Problem statement >>
Write out, precisely and in full, each line of the material.

Available data >>

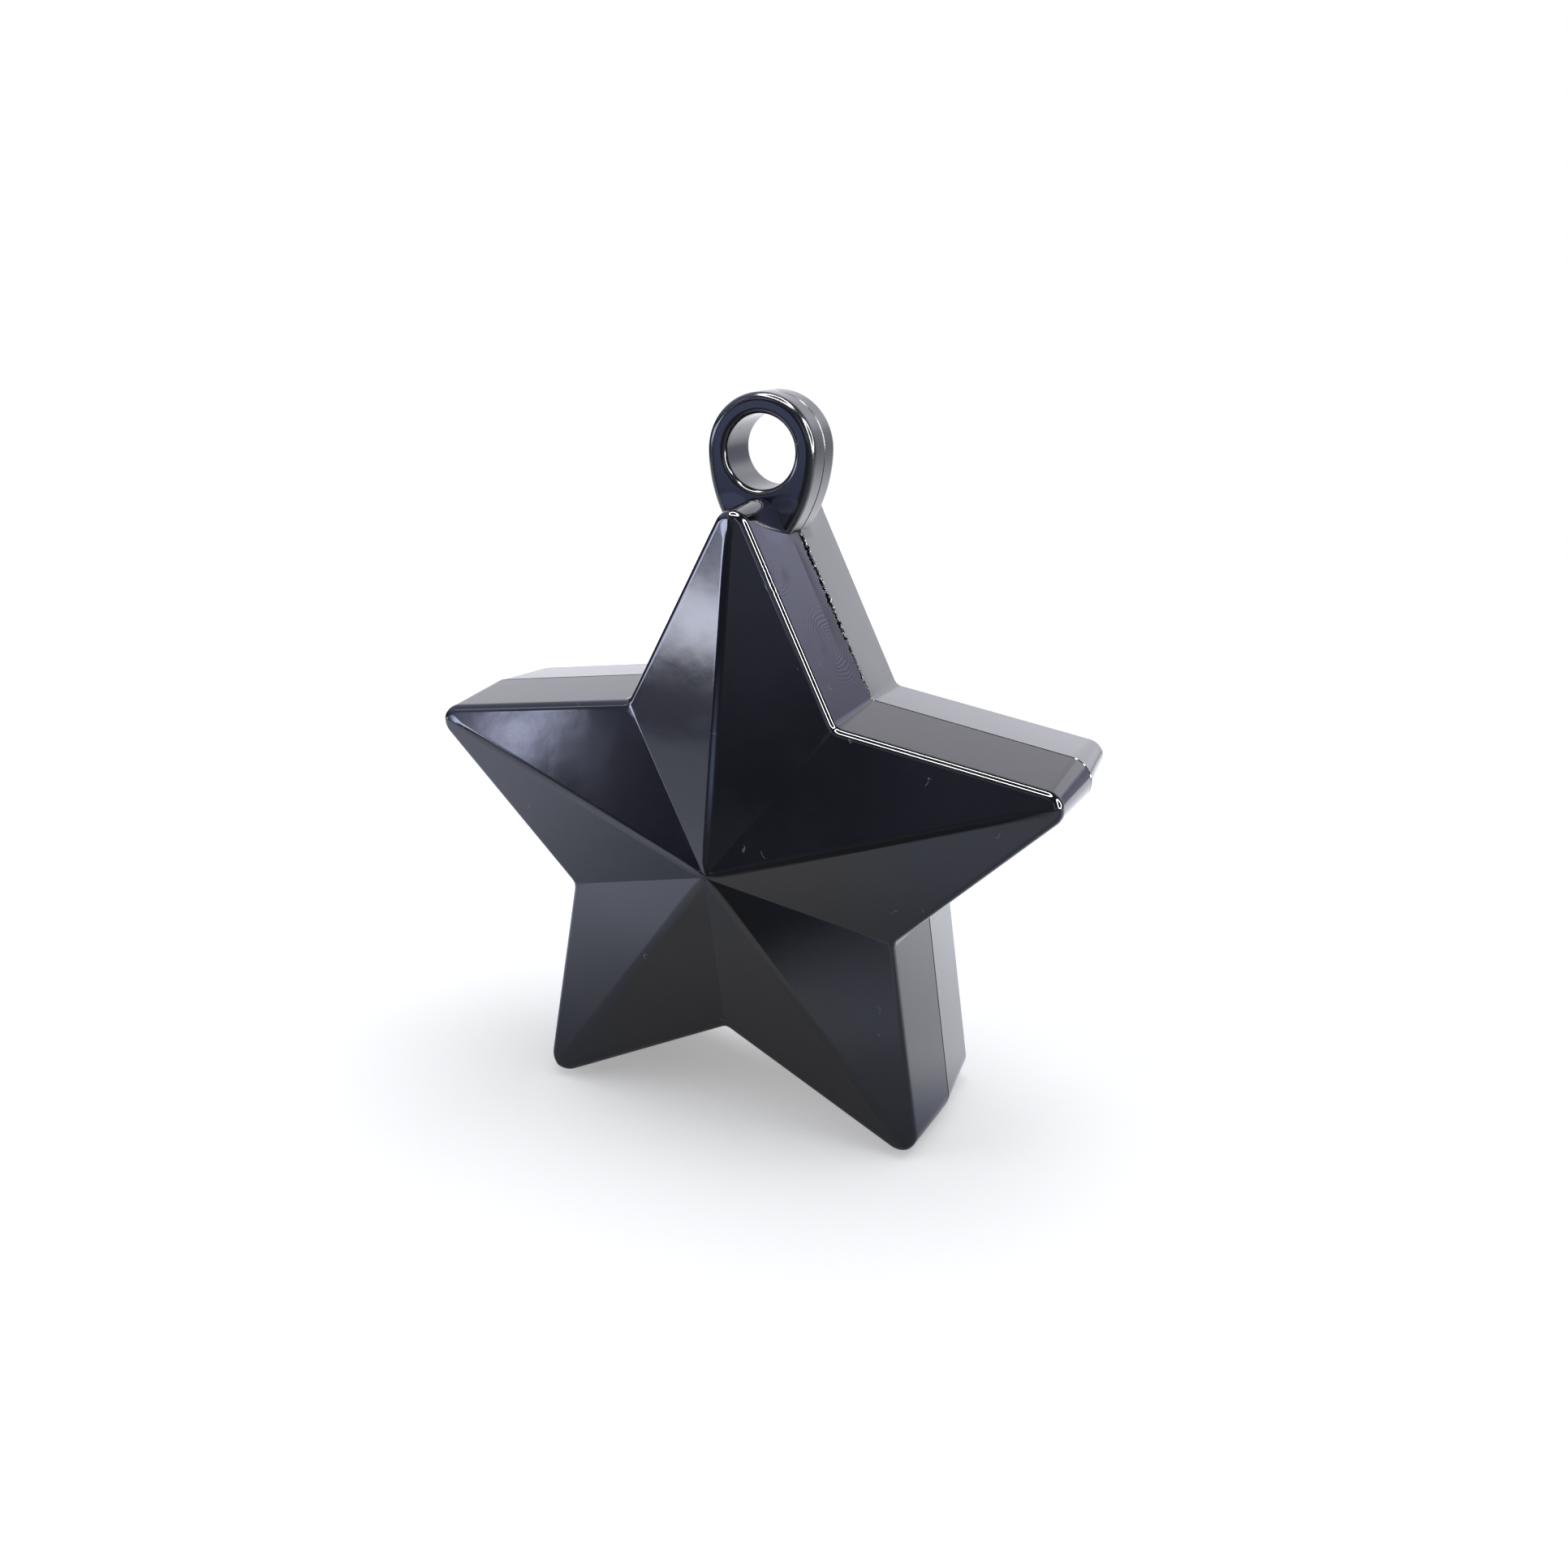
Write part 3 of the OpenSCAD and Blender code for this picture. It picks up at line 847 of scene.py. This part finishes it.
# %% The swept line of cement
LUMP_LENGTH = 1.1 * MM
line_sizes = {"Radius": 0.1 * MM, "Step": 0.3 * MM, "Unevenness": 0.45}
line_rule, start, size = new_tree("cement_line", line_sizes)
even = add(line_rule, "GeometryNodeResampleCurve", {"mode": "LENGTH"},
           Curve=start.outputs[0], Length=size["Step"])
lumpy = add(line_rule, "ShaderNodeTexNoise", Scale=1 / LUMP_LENGTH, Detail=2.0)
swell = 1 + (Field(line_rule, lumpy.outputs[0]) - 0.5) * size["Unevenness"]
sized = add(line_rule, "GeometryNodeSetCurveRadius", Curve=even.outputs[0], Radius=swell * size["Radius"])
section = add(line_rule, "GeometryNodeCurvePrimitiveCircle", Resolution=8, Radius=1.0)
thick = add(line_rule, "GeometryNodeInputRadius")
swept = add(line_rule, "GeometryNodeCurveToMesh", Curve=sized.outputs[0],
            Profile_Curve=section.outputs[0], Scale=thick.outputs[0])
round_line = add(line_rule, "GeometryNodeSetShadeSmooth", Geometry=swept.outputs[0])
finish_tree(line_rule, round_line.outputs[0], cement)
line_mesh = run_tree(joint, line_rule)
print("cement line faces:", len(line_mesh.polygons))

# %% The squeezed-out beads
SHAKE_LOW = (-0.08 * MM, -0.3 * MM, -0.12 * MM)
SHAKE_HIGH = (0.06 * MM, 0.1 * MM, 0.12 * MM)
SPIN_LOW, SPIN_HIGH = (-0.18, -0.18, -3.1), (0.18, 0.18, 3.1)
CHIP_BUMPS = 1.3
CHIP_DENTS = 1.2
FOOT_SHARE = 0.3


def random_vector(tree, low, high, seed):
    """A random vector between two others, drawn anew for each element."""
    node = add(tree, "FunctionNodeRandomValue", {"data_type": "FLOAT_VECTOR"}, Seed=seed)
    node.inputs[0].default_value, node.inputs[1].default_value = low, high
    return node.outputs[0]


bead_rule, start, size = new_tree("squeezed_beads", {
    "Spacing": 0.36 * MM, "Smallest": 0.1 * MM, "Largest": 0.25 * MM, "Stretch": 2.6,
    "Top": 84 * MM, "Foot": 62 * MM})
spots = add(bead_rule, "GeometryNodeCurveToPoints", {"mode": "LENGTH"}, Curve=start.outputs[0],
            Length=size["Spacing"])
shake = random_vector(bead_rule, SHAKE_LOW, SHAKE_HIGH, seed=4)
moved = add(bead_rule, "GeometryNodeSetPosition", Geometry=spots.outputs[0], Offset=shake)

# One chip: a small ball, pushed out of shape by noise and drawn out along the joint
chip = add(bead_rule, "GeometryNodeMeshIcoSphere", Radius=1.0, Subdivisions=2)
lumps = add(bead_rule, "ShaderNodeTexNoise", Scale=CHIP_BUMPS, Detail=1.0)
outwards = add(bead_rule, "GeometryNodeInputNormal")
push = add(bead_rule, "ShaderNodeVectorMath", {"operation": "SCALE"}, Vector=outwards.outputs[0],
           Scale=(Field(bead_rule, lumps.outputs[0]) - 0.5) * CHIP_DENTS)
broken = add(bead_rule, "GeometryNodeSetPosition", Geometry=chip.outputs[0], Offset=push.outputs[0])
stretch = add(bead_rule, "ShaderNodeCombineXYZ", X=1.0, Y=1.0, Z=size["Stretch"])
long_chip = add(bead_rule, "GeometryNodeTransform", Geometry=broken.outputs[0], Scale=stretch.outputs[0])

# Each chip lies along the joint, spun about it, and the chips get smaller towards the arm's foot
spin = random_vector(bead_rule, SPIN_LOW, SPIN_HIGH, seed=9)
lay = add(bead_rule, "FunctionNodeRotateRotation", {"rotation_space": "LOCAL"},
          Rotation=spots.outputs["Rotation"], Rotate_By=spin)
grow = add(bead_rule, "FunctionNodeRandomValue", {"data_type": "FLOAT"}, Seed=21)
wire(bead_rule, size["Smallest"], grow.inputs[2])
wire(bead_rule, size["Largest"], grow.inputs[3])
here = Field(bead_rule, add(bead_rule, "GeometryNodeInputPosition").outputs[0])
x_at, y_at, z_at = split(here)
share_up = add(bead_rule, "ShaderNodeMapRange", Value=z_at, From_Min=size["Foot"], From_Max=size["Top"],
               To_Min=FOOT_SHARE, To_Max=1.0)
chip_size = Field(bead_rule, grow.outputs[1]) * Field(bead_rule, share_up.outputs[0])
strewn = add(bead_rule, "GeometryNodeInstanceOnPoints", Points=moved.outputs[0],
             Instance=long_chip.outputs[0], Rotation=lay.outputs[0], Scale=chip_size)
finish_tree(bead_rule, strewn.outputs[0], cement)
bead_mesh = run_tree(squeeze, bead_rule)
print("bead faces:", len(bead_mesh.polygons))

# %% Join the cement into one piece
work = bmesh.new()
work.from_mesh(line_mesh)
work.from_mesh(bead_mesh)
bmesh.ops.recalc_face_normals(work, faces=work.faces)
cement_mesh = bpy.data.meshes.new("joint_cement")
work.to_mesh(cement_mesh)
work.free()
cement_mesh.materials.append(cement)
cement_piece = place("joint_cement", cement_mesh)
for helper in (joint, squeeze):
    bpy.data.objects.remove(helper)
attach(cement_piece, "root")
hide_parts("seam_glue")
print("cement faces in all:", len(cement_mesh.polygons))

# %% [markdown]
# The two castings keep the shape of the solid model. They only get their finish.

# %% Finish of the castings
for node in ("front_ballast", "rear_ballast"):
    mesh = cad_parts[node].data
    mesh.materials.clear()
    mesh.materials.append(plaster)
print("castings finished in", plaster.name)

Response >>
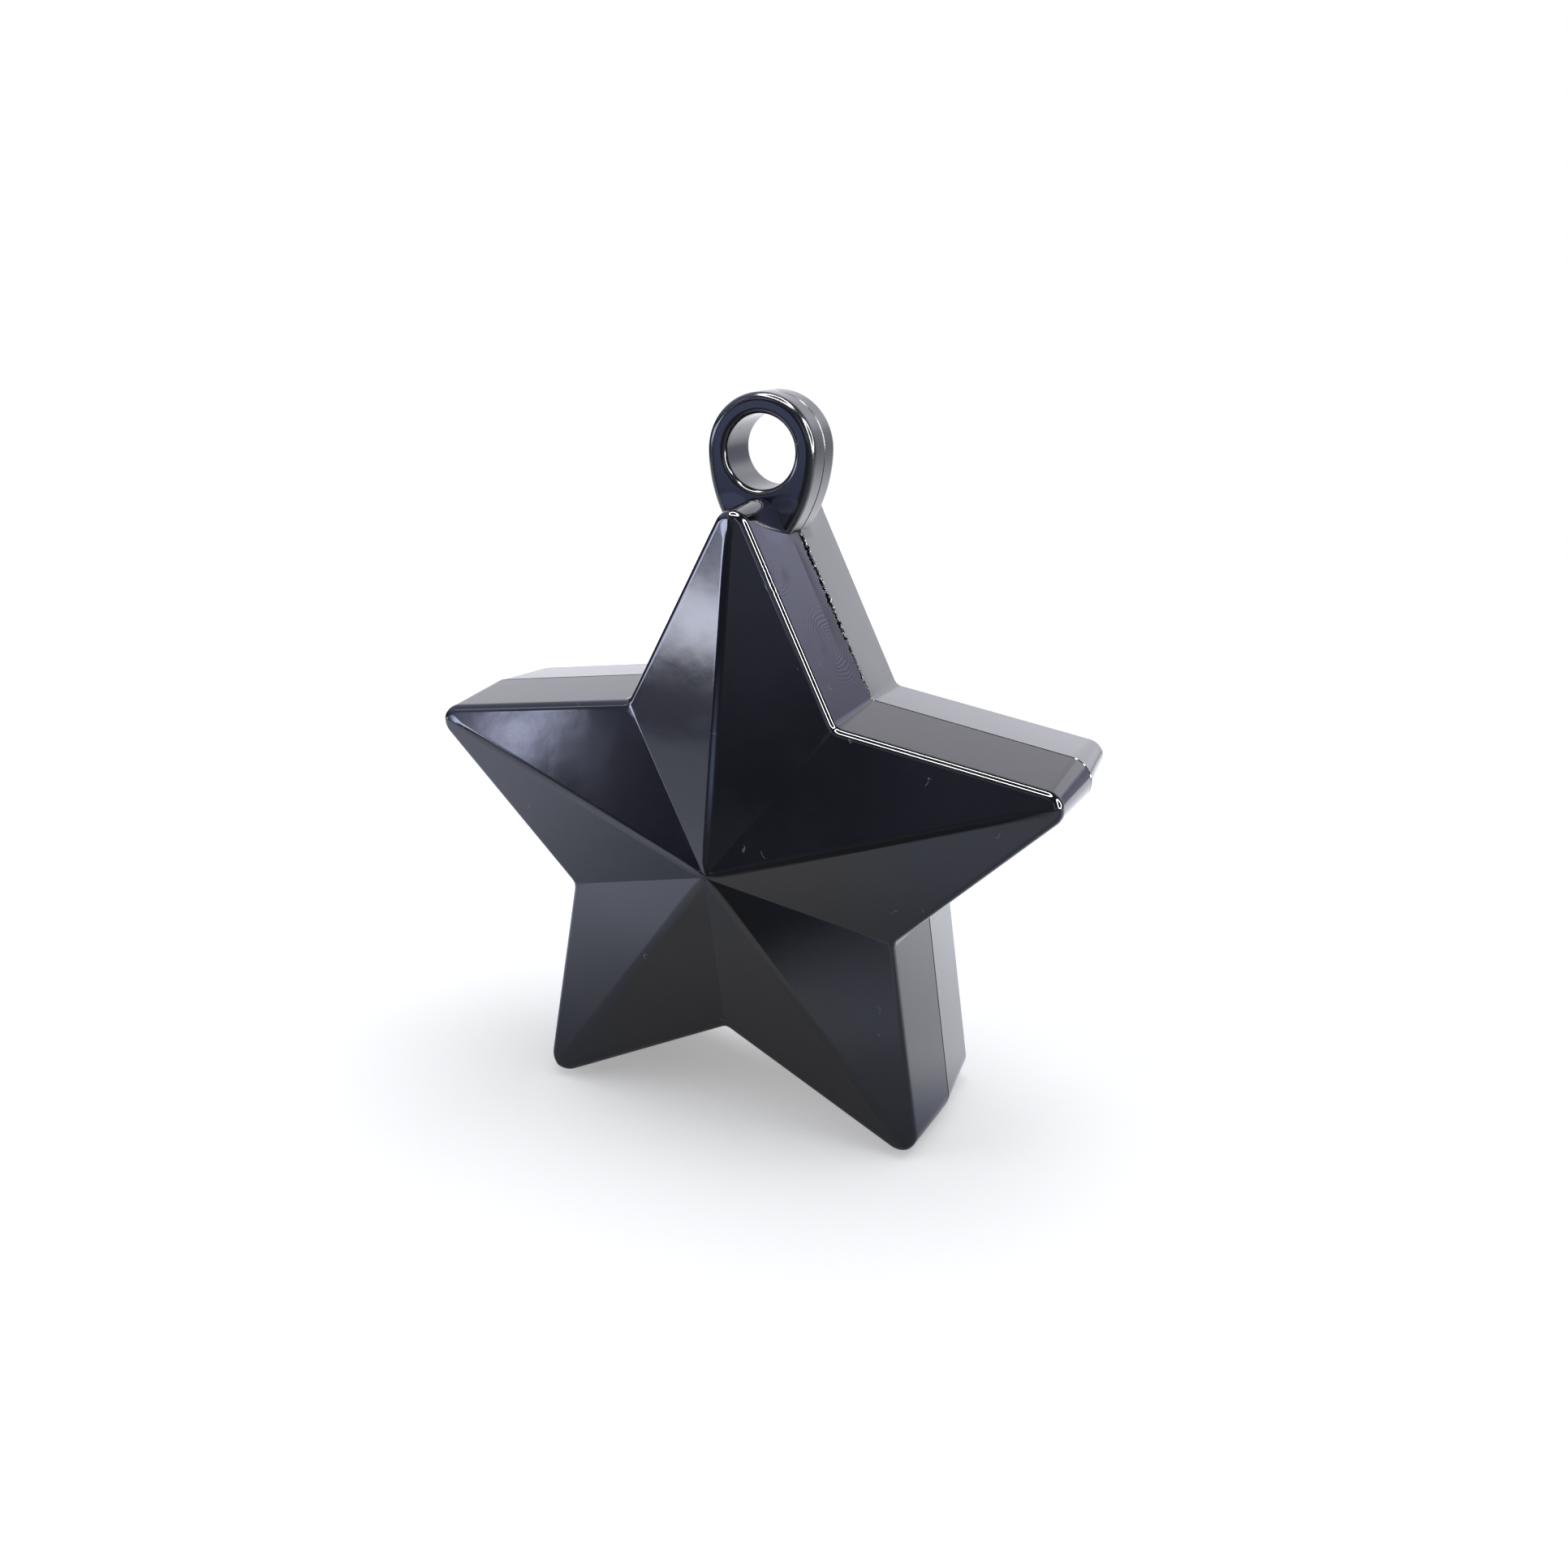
Write part 3 of the OpenSCAD and Blender code for this picture. It picks up at line 847 of scene.py. This part finishes it.
# %% The swept line of cement
LUMP_LENGTH = 1.1 * MM
line_sizes = {"Radius": 0.1 * MM, "Step": 0.3 * MM, "Unevenness": 0.45}
line_rule, start, size = new_tree("cement_line", line_sizes)
even = add(line_rule, "GeometryNodeResampleCurve", {"mode": "LENGTH"},
           Curve=start.outputs[0], Length=size["Step"])
lumpy = add(line_rule, "ShaderNodeTexNoise", Scale=1 / LUMP_LENGTH, Detail=2.0)
swell = 1 + (Field(line_rule, lumpy.outputs[0]) - 0.5) * size["Unevenness"]
sized = add(line_rule, "GeometryNodeSetCurveRadius", Curve=even.outputs[0], Radius=swell * size["Radius"])
section = add(line_rule, "GeometryNodeCurvePrimitiveCircle", Resolution=8, Radius=1.0)
thick = add(line_rule, "GeometryNodeInputRadius")
swept = add(line_rule, "GeometryNodeCurveToMesh", Curve=sized.outputs[0],
            Profile_Curve=section.outputs[0], Scale=thick.outputs[0])
round_line = add(line_rule, "GeometryNodeSetShadeSmooth", Geometry=swept.outputs[0])
finish_tree(line_rule, round_line.outputs[0], cement)
line_mesh = run_tree(joint, line_rule)
print("cement line faces:", len(line_mesh.polygons))

# %% The squeezed-out beads
SHAKE_LOW = (-0.08 * MM, -0.3 * MM, -0.12 * MM)
SHAKE_HIGH = (0.06 * MM, 0.1 * MM, 0.12 * MM)
SPIN_LOW, SPIN_HIGH = (-0.18, -0.18, -3.1), (0.18, 0.18, 3.1)
CHIP_BUMPS = 1.3
CHIP_DENTS = 1.2
FOOT_SHARE = 0.3


def random_vector(tree, low, high, seed):
    """A random vector between two others, drawn anew for each element."""
    node = add(tree, "FunctionNodeRandomValue", {"data_type": "FLOAT_VECTOR"}, Seed=seed)
    node.inputs[0].default_value, node.inputs[1].default_value = low, high
    return node.outputs[0]


bead_rule, start, size = new_tree("squeezed_beads", {
    "Spacing": 0.36 * MM, "Smallest": 0.1 * MM, "Largest": 0.25 * MM, "Stretch": 2.6,
    "Top": 84 * MM, "Foot": 62 * MM})
spots = add(bead_rule, "GeometryNodeCurveToPoints", {"mode": "LENGTH"}, Curve=start.outputs[0],
            Length=size["Spacing"])
shake = random_vector(bead_rule, SHAKE_LOW, SHAKE_HIGH, seed=4)
moved = add(bead_rule, "GeometryNodeSetPosition", Geometry=spots.outputs[0], Offset=shake)

# One chip: a small ball, pushed out of shape by noise and drawn out along the joint
chip = add(bead_rule, "GeometryNodeMeshIcoSphere", Radius=1.0, Subdivisions=2)
lumps = add(bead_rule, "ShaderNodeTexNoise", Scale=CHIP_BUMPS, Detail=1.0)
outwards = add(bead_rule, "GeometryNodeInputNormal")
push = add(bead_rule, "ShaderNodeVectorMath", {"operation": "SCALE"}, Vector=outwards.outputs[0],
           Scale=(Field(bead_rule, lumps.outputs[0]) - 0.5) * CHIP_DENTS)
broken = add(bead_rule, "GeometryNodeSetPosition", Geometry=chip.outputs[0], Offset=push.outputs[0])
stretch = add(bead_rule, "ShaderNodeCombineXYZ", X=1.0, Y=1.0, Z=size["Stretch"])
long_chip = add(bead_rule, "GeometryNodeTransform", Geometry=broken.outputs[0], Scale=stretch.outputs[0])

# Each chip lies along the joint, spun about it, and the chips get smaller towards the arm's foot
spin = random_vector(bead_rule, SPIN_LOW, SPIN_HIGH, seed=9)
lay = add(bead_rule, "FunctionNodeRotateRotation", {"rotation_space": "LOCAL"},
          Rotation=spots.outputs["Rotation"], Rotate_By=spin)
grow = add(bead_rule, "FunctionNodeRandomValue", {"data_type": "FLOAT"}, Seed=21)
wire(bead_rule, size["Smallest"], grow.inputs[2])
wire(bead_rule, size["Largest"], grow.inputs[3])
here = Field(bead_rule, add(bead_rule, "GeometryNodeInputPosition").outputs[0])
x_at, y_at, z_at = split(here)
share_up = add(bead_rule, "ShaderNodeMapRange", Value=z_at, From_Min=size["Foot"], From_Max=size["Top"],
               To_Min=FOOT_SHARE, To_Max=1.0)
chip_size = Field(bead_rule, grow.outputs[1]) * Field(bead_rule, share_up.outputs[0])
strewn = add(bead_rule, "GeometryNodeInstanceOnPoints", Points=moved.outputs[0],
             Instance=long_chip.outputs[0], Rotation=lay.outputs[0], Scale=chip_size)
finish_tree(bead_rule, strewn.outputs[0], cement)
bead_mesh = run_tree(squeeze, bead_rule)
print("bead faces:", len(bead_mesh.polygons))

# %% Join the cement into one piece
work = bmesh.new()
work.from_mesh(line_mesh)
work.from_mesh(bead_mesh)
bmesh.ops.recalc_face_normals(work, faces=work.faces)
cement_mesh = bpy.data.meshes.new("joint_cement")
work.to_mesh(cement_mesh)
work.free()
cement_mesh.materials.append(cement)
cement_piece = place("joint_cement", cement_mesh)
for helper in (joint, squeeze):
    bpy.data.objects.remove(helper)
attach(cement_piece, "root")
hide_parts("seam_glue")
print("cement faces in all:", len(cement_mesh.polygons))

# %% [markdown]
# The two castings keep the shape of the solid model. They only get their finish.

# %% Finish of the castings
for node in ("front_ballast", "rear_ballast"):
    mesh = cad_parts[node].data
    mesh.materials.clear()
    mesh.materials.append(plaster)
print("castings finished in", plaster.name)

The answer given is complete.